* Work to complete:
Find the lines in these entries that include the word "from" and state how many there are, with no other words.

--

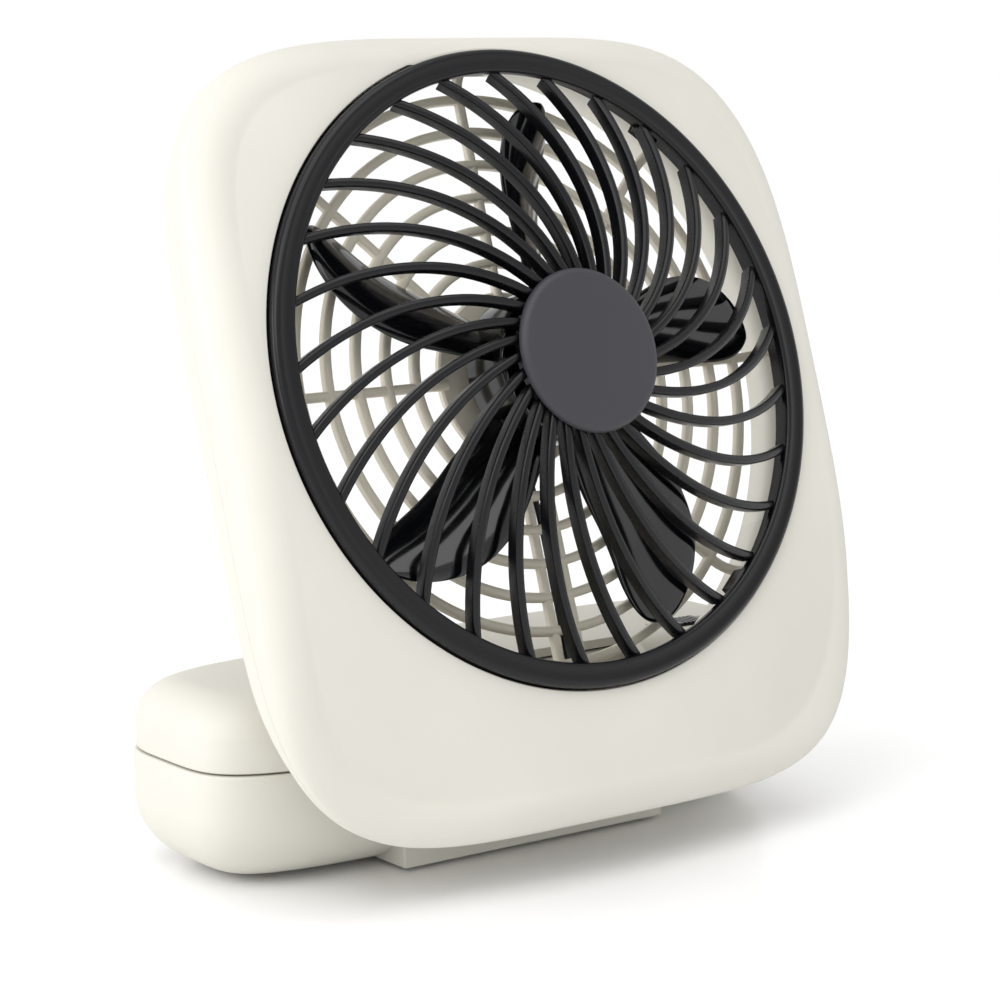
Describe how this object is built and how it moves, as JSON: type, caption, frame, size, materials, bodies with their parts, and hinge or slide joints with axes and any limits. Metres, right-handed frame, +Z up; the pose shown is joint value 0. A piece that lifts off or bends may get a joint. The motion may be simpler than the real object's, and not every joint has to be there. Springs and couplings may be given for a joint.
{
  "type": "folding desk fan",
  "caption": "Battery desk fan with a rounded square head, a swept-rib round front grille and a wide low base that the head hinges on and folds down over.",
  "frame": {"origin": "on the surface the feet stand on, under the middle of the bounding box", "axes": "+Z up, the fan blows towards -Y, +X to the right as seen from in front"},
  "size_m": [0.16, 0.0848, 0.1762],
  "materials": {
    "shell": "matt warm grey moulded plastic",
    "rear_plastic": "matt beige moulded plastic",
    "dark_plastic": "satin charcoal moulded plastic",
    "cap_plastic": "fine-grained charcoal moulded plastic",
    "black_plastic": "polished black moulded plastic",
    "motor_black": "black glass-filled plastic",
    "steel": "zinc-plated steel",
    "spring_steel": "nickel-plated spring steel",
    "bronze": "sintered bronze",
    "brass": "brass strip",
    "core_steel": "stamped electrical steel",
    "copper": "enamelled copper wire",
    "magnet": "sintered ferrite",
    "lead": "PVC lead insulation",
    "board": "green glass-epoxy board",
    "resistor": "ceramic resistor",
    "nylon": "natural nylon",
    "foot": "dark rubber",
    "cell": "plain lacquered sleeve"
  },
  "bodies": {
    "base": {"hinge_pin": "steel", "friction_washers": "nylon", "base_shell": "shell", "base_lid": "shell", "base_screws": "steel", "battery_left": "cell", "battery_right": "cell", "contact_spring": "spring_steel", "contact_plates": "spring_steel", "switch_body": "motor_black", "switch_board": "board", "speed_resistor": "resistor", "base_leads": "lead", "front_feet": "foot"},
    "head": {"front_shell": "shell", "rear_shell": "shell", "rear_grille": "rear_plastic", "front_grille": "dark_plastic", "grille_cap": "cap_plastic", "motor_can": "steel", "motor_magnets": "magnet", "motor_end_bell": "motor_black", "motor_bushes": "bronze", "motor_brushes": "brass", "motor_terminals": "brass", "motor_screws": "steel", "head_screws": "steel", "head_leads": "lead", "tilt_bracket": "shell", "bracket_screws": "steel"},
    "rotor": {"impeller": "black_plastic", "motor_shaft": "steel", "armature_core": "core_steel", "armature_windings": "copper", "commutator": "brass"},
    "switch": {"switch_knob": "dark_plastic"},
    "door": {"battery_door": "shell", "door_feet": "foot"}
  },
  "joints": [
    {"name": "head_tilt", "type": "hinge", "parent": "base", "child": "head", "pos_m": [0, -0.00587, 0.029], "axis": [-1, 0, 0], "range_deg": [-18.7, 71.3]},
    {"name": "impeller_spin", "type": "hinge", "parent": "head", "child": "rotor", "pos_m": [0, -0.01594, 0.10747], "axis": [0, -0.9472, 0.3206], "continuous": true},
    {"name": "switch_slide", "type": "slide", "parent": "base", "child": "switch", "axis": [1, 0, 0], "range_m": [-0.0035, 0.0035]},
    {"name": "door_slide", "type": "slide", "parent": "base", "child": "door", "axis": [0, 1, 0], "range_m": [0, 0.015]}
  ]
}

--

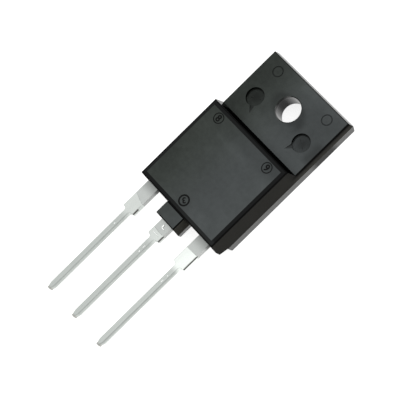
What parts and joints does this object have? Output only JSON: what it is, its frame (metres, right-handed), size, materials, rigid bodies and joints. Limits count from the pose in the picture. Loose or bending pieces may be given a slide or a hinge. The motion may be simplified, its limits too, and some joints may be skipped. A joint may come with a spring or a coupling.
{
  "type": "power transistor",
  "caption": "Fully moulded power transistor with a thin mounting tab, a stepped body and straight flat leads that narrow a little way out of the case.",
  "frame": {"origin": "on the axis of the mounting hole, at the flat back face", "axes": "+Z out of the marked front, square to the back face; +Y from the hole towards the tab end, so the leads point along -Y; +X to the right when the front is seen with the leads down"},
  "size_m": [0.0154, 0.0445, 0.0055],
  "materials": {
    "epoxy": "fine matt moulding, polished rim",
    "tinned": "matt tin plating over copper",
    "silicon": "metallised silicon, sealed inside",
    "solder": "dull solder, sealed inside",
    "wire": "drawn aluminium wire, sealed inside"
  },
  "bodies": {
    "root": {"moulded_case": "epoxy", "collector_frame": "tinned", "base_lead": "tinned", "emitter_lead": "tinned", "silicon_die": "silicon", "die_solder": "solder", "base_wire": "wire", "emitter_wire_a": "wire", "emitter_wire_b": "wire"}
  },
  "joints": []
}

--

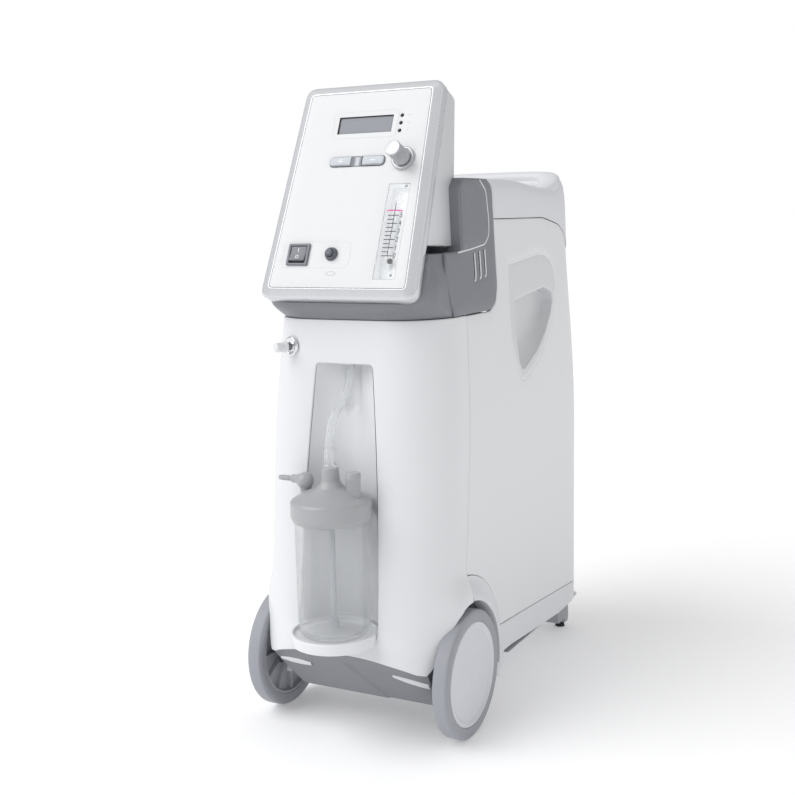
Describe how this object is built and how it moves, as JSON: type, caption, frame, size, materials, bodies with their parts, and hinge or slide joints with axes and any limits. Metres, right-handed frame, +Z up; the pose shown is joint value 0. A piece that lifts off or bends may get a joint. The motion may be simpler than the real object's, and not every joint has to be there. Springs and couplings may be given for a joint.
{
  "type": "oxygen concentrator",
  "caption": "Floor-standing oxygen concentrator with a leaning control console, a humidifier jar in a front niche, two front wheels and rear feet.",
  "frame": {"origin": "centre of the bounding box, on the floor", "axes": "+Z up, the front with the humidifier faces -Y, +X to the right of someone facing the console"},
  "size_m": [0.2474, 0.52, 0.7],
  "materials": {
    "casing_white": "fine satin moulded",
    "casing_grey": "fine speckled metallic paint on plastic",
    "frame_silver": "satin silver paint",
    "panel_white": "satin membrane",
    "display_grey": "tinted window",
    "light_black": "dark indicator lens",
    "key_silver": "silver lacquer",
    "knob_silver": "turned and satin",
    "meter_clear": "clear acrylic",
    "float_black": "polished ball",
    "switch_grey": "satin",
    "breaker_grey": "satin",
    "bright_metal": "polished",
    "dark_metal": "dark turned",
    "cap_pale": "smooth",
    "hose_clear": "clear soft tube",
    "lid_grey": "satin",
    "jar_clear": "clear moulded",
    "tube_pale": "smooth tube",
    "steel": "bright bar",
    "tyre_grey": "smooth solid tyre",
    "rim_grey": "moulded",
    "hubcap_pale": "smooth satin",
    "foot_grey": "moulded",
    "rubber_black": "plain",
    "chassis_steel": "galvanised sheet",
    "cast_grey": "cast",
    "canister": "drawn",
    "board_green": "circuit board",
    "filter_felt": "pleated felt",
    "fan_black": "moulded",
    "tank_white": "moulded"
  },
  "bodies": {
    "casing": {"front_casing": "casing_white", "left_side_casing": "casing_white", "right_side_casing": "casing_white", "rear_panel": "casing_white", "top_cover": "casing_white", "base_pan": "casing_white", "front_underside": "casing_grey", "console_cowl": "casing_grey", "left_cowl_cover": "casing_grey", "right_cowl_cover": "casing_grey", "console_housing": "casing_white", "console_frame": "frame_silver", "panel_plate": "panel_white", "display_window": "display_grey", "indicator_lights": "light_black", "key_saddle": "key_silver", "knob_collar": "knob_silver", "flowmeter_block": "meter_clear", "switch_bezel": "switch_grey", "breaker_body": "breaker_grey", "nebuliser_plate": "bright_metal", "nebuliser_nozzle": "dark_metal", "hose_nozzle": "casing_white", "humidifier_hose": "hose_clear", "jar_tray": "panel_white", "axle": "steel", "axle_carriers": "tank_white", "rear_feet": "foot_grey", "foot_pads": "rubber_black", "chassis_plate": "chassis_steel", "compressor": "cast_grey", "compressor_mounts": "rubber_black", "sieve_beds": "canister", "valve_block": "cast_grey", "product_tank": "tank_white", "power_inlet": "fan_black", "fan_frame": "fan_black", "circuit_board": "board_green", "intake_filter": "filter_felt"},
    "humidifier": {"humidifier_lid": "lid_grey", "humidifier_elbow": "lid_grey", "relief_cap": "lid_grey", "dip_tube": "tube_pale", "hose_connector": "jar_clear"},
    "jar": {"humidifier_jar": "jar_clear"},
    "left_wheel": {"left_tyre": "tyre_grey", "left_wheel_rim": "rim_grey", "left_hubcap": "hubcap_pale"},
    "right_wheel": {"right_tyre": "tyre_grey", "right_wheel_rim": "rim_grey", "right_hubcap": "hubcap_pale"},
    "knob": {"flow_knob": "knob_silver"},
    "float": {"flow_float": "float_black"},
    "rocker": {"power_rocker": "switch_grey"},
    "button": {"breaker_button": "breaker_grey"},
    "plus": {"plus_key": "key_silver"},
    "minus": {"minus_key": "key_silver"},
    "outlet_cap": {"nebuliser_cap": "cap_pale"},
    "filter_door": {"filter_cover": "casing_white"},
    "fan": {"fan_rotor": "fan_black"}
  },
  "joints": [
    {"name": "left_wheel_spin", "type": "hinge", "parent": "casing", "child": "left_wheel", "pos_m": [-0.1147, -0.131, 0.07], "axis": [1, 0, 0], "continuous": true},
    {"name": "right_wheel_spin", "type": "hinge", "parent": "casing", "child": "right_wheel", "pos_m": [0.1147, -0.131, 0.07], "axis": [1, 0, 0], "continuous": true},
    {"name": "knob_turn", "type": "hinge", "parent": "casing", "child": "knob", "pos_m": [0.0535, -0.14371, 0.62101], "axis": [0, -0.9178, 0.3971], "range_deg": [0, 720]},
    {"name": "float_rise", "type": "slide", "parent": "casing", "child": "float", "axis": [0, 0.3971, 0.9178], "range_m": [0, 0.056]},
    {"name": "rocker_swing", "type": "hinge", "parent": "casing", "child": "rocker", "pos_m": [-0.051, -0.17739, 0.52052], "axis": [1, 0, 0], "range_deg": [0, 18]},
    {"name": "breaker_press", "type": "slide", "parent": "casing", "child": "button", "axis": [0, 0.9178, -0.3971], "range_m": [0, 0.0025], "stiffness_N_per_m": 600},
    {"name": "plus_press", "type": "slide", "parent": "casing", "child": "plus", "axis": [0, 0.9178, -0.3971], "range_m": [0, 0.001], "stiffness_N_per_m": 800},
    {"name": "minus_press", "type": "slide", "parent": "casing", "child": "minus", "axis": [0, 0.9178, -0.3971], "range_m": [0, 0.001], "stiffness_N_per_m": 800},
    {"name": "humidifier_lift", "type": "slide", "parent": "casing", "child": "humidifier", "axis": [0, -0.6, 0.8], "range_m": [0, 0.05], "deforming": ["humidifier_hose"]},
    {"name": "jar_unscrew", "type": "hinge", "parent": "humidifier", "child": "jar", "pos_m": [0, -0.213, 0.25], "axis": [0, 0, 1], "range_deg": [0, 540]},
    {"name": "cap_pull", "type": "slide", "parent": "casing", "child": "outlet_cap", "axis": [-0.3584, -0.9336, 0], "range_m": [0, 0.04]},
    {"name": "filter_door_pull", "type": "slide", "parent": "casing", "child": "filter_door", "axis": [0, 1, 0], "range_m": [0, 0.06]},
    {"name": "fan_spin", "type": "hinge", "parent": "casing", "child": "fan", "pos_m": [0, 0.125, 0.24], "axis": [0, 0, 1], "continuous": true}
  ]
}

--

* Answer to the task:
3